The coach food cart contains both preset trays with cold and dry foods and the hot-entree portion of the passengers' meals. The cart has a top-mounted container or holding oven that is insulated and electricly heated when connected to the ship's power. This holding oven's insulation helps maintain the temperature of the entree portions during the period of transit from the galley to the passengers. This configuration of cart permits the cabin crew to serve the passenger his complete meal in one operation, thereby reducing in-aisle traffic and delays in passenger service. Each cart serves 27 coach-class passengers. This cart will be utilized to serve first-class passengers on short flights with a cruise time of less than 1 hour.

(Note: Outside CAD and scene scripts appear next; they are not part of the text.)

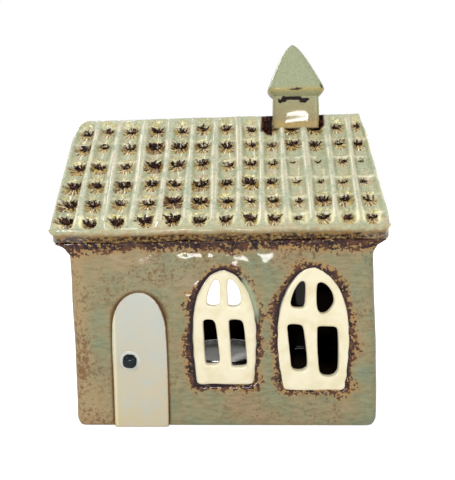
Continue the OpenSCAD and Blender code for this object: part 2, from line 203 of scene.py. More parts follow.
# %% White paper
# The matt paper of a studio. It glows for the camera and for reflections only, so it looks white
# there, still shows the shadow of the house, and throws no light of its own on it.
paper, tree, shader = new_material("white_paper")
rays = add(tree, "LightPath")
seen = add(tree, "Math", {"operation": "MAXIMUM"},
           {0: rays.outputs["Is Camera Ray"], 1: rays.outputs["Is Glossy Ray"]})
glow = add(tree, "MapRange", {"To Max": FLOOR_GLOW}, {"Value": seen})
set_up(shader,
       {"Base Color": "#dcdcda", "Roughness": 0.9, "Specular IOR Level": 0.1, "Emission Color": "#ffffff"},
       {"Emission Strength": glow})
floor_mesh.materials.append(paper)
print("floor material:", paper.name)

# %% [markdown]
# ## Sizes
# The scene works in millimetres and repeats the few driving sizes that shape the skins. What can be
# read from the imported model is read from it.

# %% Sizes from the model
def box_mm(node):
    """A node's lowest and highest corner in mm."""
    low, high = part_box(node)
    return np.array(low) / MM, np.array(high) / MM


roof_high = box_mm("front_roof")[1]
wall_low, wall_high = box_mm("front_wall")
cap_low, cap_high = box_mm("chimney_cap")
shaft_low, shaft_high = box_mm("chimney_shaft")
HALF_W = wall_high[0]
HALF_D = -wall_low[1]
HALF_ROOF = roof_high[0]
PITCH = math.radians(47)
ROOF_T = 7.5
RIDGE_R = 3.0
EAVE_OUT = 7.4
WALL_H = 81.8
SLOPE_LEN = (HALF_D + EAVE_OUT) / math.cos(PITCH)
APEX_Z = WALL_H + HALF_D * math.tan(PITCH) + ROOF_T / math.cos(PITCH)
RIDGE_CENTRE_Z = APEX_Z - RIDGE_R / math.cos(PITCH)
print("slope length:", round(SLOPE_LEN, 2), "ridge:", round(RIDGE_CENTRE_Z + RIDGE_R, 2), "box:", roof_high)


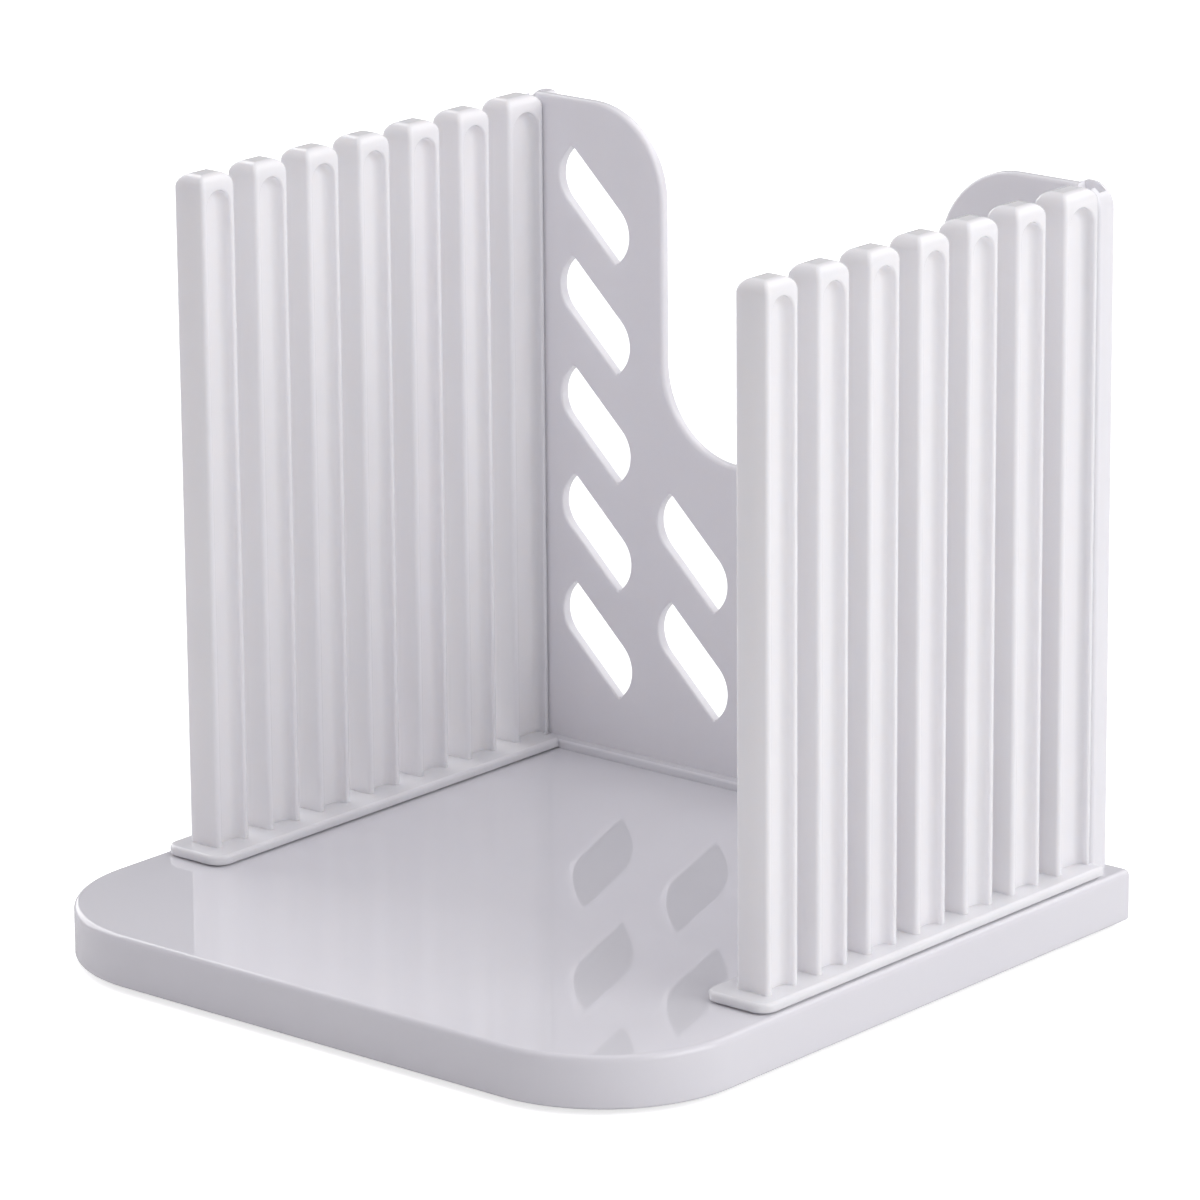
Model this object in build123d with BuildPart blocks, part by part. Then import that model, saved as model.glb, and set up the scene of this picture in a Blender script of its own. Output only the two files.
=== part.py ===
from build123d import *
import os

# Bread slicing guide in white moulded plastic: a board on rubber feet, a slotted back panel
# that plugs into the board, and two side guides that slide down into the panel's corner
# channels. Millimetres. Origin on the table under the middle of the board, +X to the right
# seen from the front, +Y towards the back panel, +Z up.

# ---- loaf space and slicing slots ----
loaf_width = 132.0            # clear width between the two guides
slice_pitch = 15.0            # from one knife slot to the next
post_count = 7                # posts in each guide, a knife slot between each two
post_width = 9.2              # a post along the loaf; the rest of the pitch is the knife slot
end_post_width = 10.9         # the last post, which meets the back panel
guide_thickness = 7.6
guide_height = 137.7          # post tops above the board

# ---- posts ----
post_top_radius = 2.6
post_edge_radius = 0.75
post_rim = 1.4                # flange left at each side of the arched recess
post_crown = 3.1              # solid crown above the recess
recess_depth = 2.4
recess_floor_radius = 1.7     # the recess is a trough with a round bottom
recess_edge_radius = 0.4

# ---- foot plate under each guide ----
foot_gap = 0.4                # the plate floats this far above the board
foot_thickness = 1.8
foot_front_reach = 4.5        # ahead of the first post
foot_outer_reach = 3.0        # outside the guide
foot_inner_reach = 4.5        # inside the guide
foot_corner_radius = 3.2
foot_edge_radius = 0.7
peg_radius = 2.5              # locating peg under the plate, below the first post
peg_length = 4.4
peg_fit = 0.08                # radial clearance of the peg in the board

# ---- sliding joint between a guide and the back panel ----
neck_width = 2.6
head_width = 4.6
head_depth = 2.0
slide_fit = 0.15              # clearance on every side of the tongue
lip_depth = 1.6               # channel lips in front of the head
channel_back = 1.35           # wall behind the head
channel_floor = 3.0           # solid foot of the channel, where the tongue stops
tongue_top_gap = 2.4          # tongue ends this far below the column's top
column_edge_radius = 0.9
column_top_radius = 5.0       # outer top corner of the panel and of the column behind it
column_inner_radius = 2.0     # inner top corner of a column

# ---- back panel ----
panel_thickness = 2.4
cutout_half_width = 35.0      # U-shaped cut-out at the top
cutout_floor = 67.5           # bottom of the cut-out above the board
cutout_lip_radius = 18.5      # outward curve at the top of the cut-out
cutout_floor_radius = 18.5
panel_edge_radius = 0.8
vent_length = 24.4            # slanted leaf-shaped slots: blunt at two corners, pointed at two
vent_width = 9.1
vent_slant = 43.5             # degrees below level, falling to the right
vent_blunt_radius = 7.0
vent_tip_radius = 0.5
vent_columns = 5
vent_left_share = 0.42        # centre of the first column, as a share of the left lobe's width
vent_right_share = 0.56       # centre of the last column, as a share of the right lobe's width
vent_rows = 5                 # rows of the outer columns
vent_low_rows = 2             # rows below the cut-out
vent_first_row = 24.4         # centre of the lowest slots above the board
vent_last_row = 21.5          # centre of the highest slots below the panel's top
vent_edge_radius = 0.4
sill_depth = 2.5              # foot flange along the panel's front
sill_height = 1.8
sill_edge_radius = 0.5
tab_width = 24.0              # tabs that plug into the board
tab_depth = 6.0
tab_pitch = 42.0
tab_count = 3
tab_fit = 0.1                 # clearance round a tab in its socket

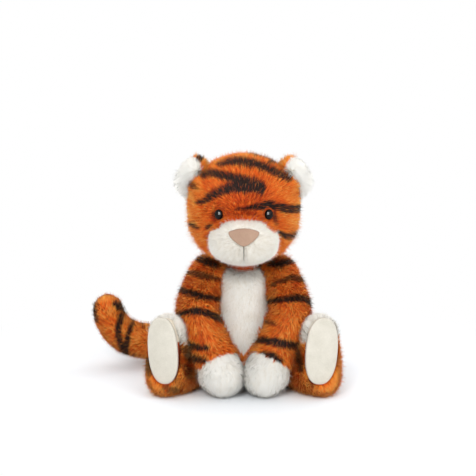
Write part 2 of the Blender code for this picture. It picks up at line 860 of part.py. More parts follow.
makeTorso()
makeMoving(makeNeck, neckPivot)
makeMoving(makeHead, neckPivot)
for side, word in ((1, "left"), (-1, "right")):
    makeMoving(makeArm, shoulderPivot(side), side, word)
    makeMoving(makeLeg, hipPivot(side), side, word)
makeMoving(makeTail, tailPivot())

for label, place in (
    ("neck", neckPivot),
    ("shoulder", shoulderPivot(1)),
    ("hip", hipPivot(1)),
    ("tail", tailPivot()),
):
    print("pivot", label, [round(value / mm, 3) for value in place], "mm")
for obj in tiger.objects:
    print(obj.name, len(obj.data.polygons) if obj.type == "MESH" else "curve")
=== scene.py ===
# Sitting plush tiger: pile, suede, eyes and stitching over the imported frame
import math

import bmesh
import bpy
import numpy as np
from mathutils import Matrix, Vector
from mathutils.bvhtree import BVHTree
from mathutils.kdtree import KDTree


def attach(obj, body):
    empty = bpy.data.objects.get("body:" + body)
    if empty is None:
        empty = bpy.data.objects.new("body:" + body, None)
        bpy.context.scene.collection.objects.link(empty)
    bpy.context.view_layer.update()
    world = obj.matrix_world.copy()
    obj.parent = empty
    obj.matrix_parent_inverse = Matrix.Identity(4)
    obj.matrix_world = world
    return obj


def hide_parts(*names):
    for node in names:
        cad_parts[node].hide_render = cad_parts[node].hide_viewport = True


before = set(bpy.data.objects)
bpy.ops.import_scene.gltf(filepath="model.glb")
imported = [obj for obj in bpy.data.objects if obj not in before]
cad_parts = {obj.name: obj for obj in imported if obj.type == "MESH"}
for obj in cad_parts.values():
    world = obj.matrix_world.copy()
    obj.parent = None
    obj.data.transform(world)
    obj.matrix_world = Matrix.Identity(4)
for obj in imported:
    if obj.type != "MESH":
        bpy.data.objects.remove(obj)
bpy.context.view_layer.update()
mm = 0.001
axisX, axisY, axisZ = np.eye(3)
sides = ((1, "Left"), (-1, "Right"))
scene = bpy.context.scene
print("frame loaded:", len(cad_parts), "nodes")


# Camera, at the photograph's viewing angle

view = {"lens": 85, "sensor": 36, "near": 10, "lookAt": (-5.5, 0, 145.6), "elevation": 11.0, "wide": 476.0}
pixels = 476


def linked(name, data):
    obj = bpy.data.objects.new(name, data)
    scene.collection.objects.link(obj)
    return obj


def aimed(obj, place, target):
    obj.location = place
    obj.rotation_euler = (Vector(target) - Vector(place)).to_track_quat("-Z", "Y").to_euler()


spread = view["sensor"] / 2 / view["lens"]  # half the width of view at a distance of one
tilt = math.radians(view["elevation"])
lookAt = Vector(view["lookAt"]) * mm
cameraAt = lookAt + Vector((0, -math.cos(tilt), math.sin(tilt))) * (view["wide"] * mm / 2 / spread)
camera = linked("camera", bpy.data.cameras.new("camera"))
camera.data.lens = view["lens"]
camera.data.sensor_width = view["sensor"]
camera.data.clip_start = view["near"] * mm
aimed(camera, cameraAt, lookAt)
scene.camera = camera
bpy.context.view_layer.update()


def rayThrough(x, y):
    # the line of sight through a place in the photograph, in its pixels
    across = (x / pixels * 2 - 1) * spread
    up = (1 - y / pixels * 2) * spread
    return (camera.matrix_world.to_quaternion() @ Vector((across, up, -1))).normalized()


def inPhotograph(points):
    # where the camera sees each point, in the photograph's pixels
    turn = np.array(camera.matrix_world.to_3x3().inverted())
    seen = (points - np.array(cameraAt)) @ turn.T
    half = pixels / 2
    scale = half / spread
    return np.stack([half + seen[:, 0] / -seen[:, 2] * scale, half - seen[:, 1] / -seen[:, 2] * scale], 1)


# Materials

def paint(red, green, blue):
    # a colour as it is named in a paint program, 0 to 255
    parts = [c / 255 for c in (red, green, blue)]
    return tuple(c / 12.92 if c <= 0.04045 else ((c + 0.055) / 1.055) ** 2.4 for c in parts) + (1.0,)


def newMaterial(name, roughness, sheen=0.0, specular=0.5):
    material = bpy.data.materials.new(name)
    material.use_nodes = True
    shader = material.node_tree.nodes["Principled BSDF"]
    values = {"Roughness": roughness, "Sheen Weight": sheen, "Sheen Roughness": 0.45}
    for socket, value in dict(values, **{"Specular IOR Level": specular}).items():
        shader.inputs[socket].default_value = value
    return material, material.node_tree, shader


def node(tree, kind, inputs=(), **settings):
    made = tree.nodes.new(kind)
    for key, value in settings.items():
        setattr(made, key, value)
    for key, value in dict(inputs).items():
        if hasattr(value, "is_linked"):
            tree.links.new(value, made.inputs[key])
        else:
            made.inputs[key].default_value = value
    return made


def math2(tree, operation, a, b=0.0):
    return node(tree, "ShaderNodeMath", {0: a, 1: b}, operation=operation).outputs[0]


def ramp(tree, factor, *stops):
    made = node(tree, "ShaderNodeValToRGB", {0: factor})
    elements = made.color_ramp.elements
    while len(elements) < len(stops):
        elements.new(0.5)
    for element, (place, colour) in zip(elements, stops):
        element.position = place
        element.color = colour
    return made.outputs[0]


def mixColours(tree, factor, a, b, how="MIX"):
    return node(tree, "ShaderNodeMix", {0: factor, 6: a, 7: b}, data_type="RGBA", blend_type=how).outputs[2]


def noise(tree, scale, detail, places=None):
    inputs = {"Scale": scale, "Detail": detail}
    if places:
        inputs["Vector"] = places
    return node(tree, "ShaderNodeTexNoise", inputs).outputs[0]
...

 The L-1011 galley system has been developed to provide the air carrier with a more efficient and cost-effective food system, maximum service flexibility, and the simplest interface with ground equipment and the commissary. Efficiency is inherent with the utilization of the advanced food preparation facilities and of food service carts to localize passenger food service and waste pickup. Cost effectiveness is derived from the relocation of the galley from the high-priced seating area of the cabin to the relatively less expensive cargo area. Costs are also reduced by the utilization of advanced cooking and cold storage equipment in the galley, permitting maintenance of frozen entree inventories, and cooking only actual food service requirements. Maximum service flexibility is offered the carrier through the variety of entrees that may be offered to the passenger and through the integrated use of the carts and cabin-level galley units. Finally, the features of single-cart loading through a separate galley service door combined with latitudes in on-board equipment operation simplify the ground equipment and facility requirements by reducing needs for special handling equipment and storage facilities.
Galley system developments have resulted from analysis, design, and construction of functional galley system elements and from actual food service testing. Efforts are continuing in all areas to refine the system to the optimum point by the time the L-1011 enters service in 1971.